Fair Catch Scalloped Potatoes with fresh basil.

For best results, make this recipe in a glass, 13 x 9-inch baking dish.  You can cut it into 8 to 15 serving size squares. Garnish it with fresh basil. It can be served warm or at room temperature.

Now a brief disclosure

Unlike most recipes I feature, this one is a little more than intermediate, and the total baking time is an hour and fifteen minutes. You can certainly bake it a day ahead and reheat at 300 degrees Fahrenheit until thoroughly warm.

With all that said, it’s definitely worth it and there’s no pass interference here. This one simply goes straight up the middle for a tasty touchdown. Now – go team!

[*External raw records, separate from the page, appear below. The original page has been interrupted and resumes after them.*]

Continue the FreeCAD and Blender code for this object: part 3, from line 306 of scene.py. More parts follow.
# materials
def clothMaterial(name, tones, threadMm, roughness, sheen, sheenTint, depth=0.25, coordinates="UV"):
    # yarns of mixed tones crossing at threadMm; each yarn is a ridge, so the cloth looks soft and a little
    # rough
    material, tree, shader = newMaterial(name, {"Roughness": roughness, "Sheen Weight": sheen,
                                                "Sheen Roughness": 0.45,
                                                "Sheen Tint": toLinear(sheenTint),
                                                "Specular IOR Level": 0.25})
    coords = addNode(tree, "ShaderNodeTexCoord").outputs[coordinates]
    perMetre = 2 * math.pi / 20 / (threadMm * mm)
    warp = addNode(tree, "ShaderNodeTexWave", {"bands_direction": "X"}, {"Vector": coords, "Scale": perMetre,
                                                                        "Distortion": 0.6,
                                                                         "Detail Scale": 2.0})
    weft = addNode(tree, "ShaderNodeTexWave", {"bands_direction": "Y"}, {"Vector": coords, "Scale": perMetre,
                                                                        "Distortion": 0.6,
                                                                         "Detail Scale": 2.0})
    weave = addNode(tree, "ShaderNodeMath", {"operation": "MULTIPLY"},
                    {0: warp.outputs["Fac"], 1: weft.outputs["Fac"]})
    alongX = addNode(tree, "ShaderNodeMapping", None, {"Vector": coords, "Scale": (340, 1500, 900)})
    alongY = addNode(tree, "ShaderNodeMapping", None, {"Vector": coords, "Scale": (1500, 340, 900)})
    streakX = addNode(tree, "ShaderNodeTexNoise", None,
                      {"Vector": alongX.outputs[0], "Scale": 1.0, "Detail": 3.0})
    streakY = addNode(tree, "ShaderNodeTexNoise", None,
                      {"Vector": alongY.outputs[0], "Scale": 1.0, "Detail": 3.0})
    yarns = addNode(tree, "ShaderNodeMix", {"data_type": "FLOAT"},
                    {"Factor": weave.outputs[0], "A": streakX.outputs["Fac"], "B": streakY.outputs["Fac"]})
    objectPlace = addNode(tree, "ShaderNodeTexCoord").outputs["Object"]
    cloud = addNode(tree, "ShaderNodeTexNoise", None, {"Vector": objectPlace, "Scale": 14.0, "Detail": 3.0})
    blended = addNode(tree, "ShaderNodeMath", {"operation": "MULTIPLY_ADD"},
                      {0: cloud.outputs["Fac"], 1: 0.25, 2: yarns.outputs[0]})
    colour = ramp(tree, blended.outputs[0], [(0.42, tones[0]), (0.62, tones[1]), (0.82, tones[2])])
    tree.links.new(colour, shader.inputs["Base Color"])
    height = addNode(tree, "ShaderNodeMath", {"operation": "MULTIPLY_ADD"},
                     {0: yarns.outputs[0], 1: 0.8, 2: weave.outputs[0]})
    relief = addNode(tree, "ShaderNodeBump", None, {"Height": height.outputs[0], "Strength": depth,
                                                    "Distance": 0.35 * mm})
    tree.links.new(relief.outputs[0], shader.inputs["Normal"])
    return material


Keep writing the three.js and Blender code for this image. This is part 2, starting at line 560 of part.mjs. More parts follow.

Fair Catch Scalloped Potatoes

  • Servings: 8 to 15
  • Difficulty: Intermediate
  • Print

A hearty side dish with a delicate, creamy sauce and an Italian twist.

Ingredients

1/4 cup butter
2 large shallots diced
2 cloves garlic minced
1/4 cup flour
2 cups evaporated milk
1 cup chicken broth
1/4 teaspoon dried Italian herbs
1/2 cup Romano cheese, grated
1/4 teaspoon dried Italian seasoning
1 tablespoon concentrated tomato paste (I used tomato paste in tube)
1/2 teaspoon salt
1/4 teaspoon red pepper flakes (scant or a large pinch)
1 1/2 pounds russets potatoes sliced about 1/8 inch thick (4 to 5 medium potatoes)
3 links fresh Italian sausage, cooked (turkey used in this recipe)
Fresh basil, chopped

Directions

Preheat oven to 350˚ Fahrenheit

Sausage

  • Remove casing from sausage links. Add 1 tablespoon of olive oil in a skillet and heat at medium heat. Place  sausage in the skillet and break apart with wooden or silicone spatula.
  • Turn the sausage over in pan until it browns and it is cooked. Drain the oil from the meat and set aside.

Potatoes

  • Wash and scrub potatoes. Pat dry. Do not peel. Slice with a knife or mandolin 1/8 inch thick. Place sliced potatoes in bowl.
  • Cover potatoes with water, add 1 teaspoon of salt and agitate water with your hand to distribute salt. Let potatoes stand in water.

Sauce

  • To make the sauce, melt butter  over medium low heat. Add shallots. Cook until shallots are softened, about 2 minutes. Add garlic and cook another  minute. Add flour and cook for 1-2 minutes. Stir in tomato paste.
  • Reduce heat to low.  Add milk, broth, Romano cheese, salt, red pepper flakes and dried Italian seasoning.
  • Turn heat back up to medium and whisk until sauce begins to thicken. Continue to whisk until sauce is smooth.
  • Remove from heat once  the sauce is thicken.

Assembly

  • Grease a 9″x13″ baking dish. Drain potatoes. Place 1/3 of the potatoes in the bottom of the baking dish. Cover first layer of potatoes with cooked sausage. Pour a 1/3 of the cream sauce sauce over the sausage.
  • Repeat with a second layer of potatoes and pour another 1/3 of the sauce over potatoes. End with a third layer of potatoes pour last 1/3 of cream sauce over the top. Cover and bake for 45 minutes.
  • Uncover and bake for an additional 35-45 minutes or until golden brown and potatoes are tender. Broil for 2-4 minutes to obtain a golden top.
  • Allow to rest for 15 minutes before serving. Garnish with fresh chopped basil.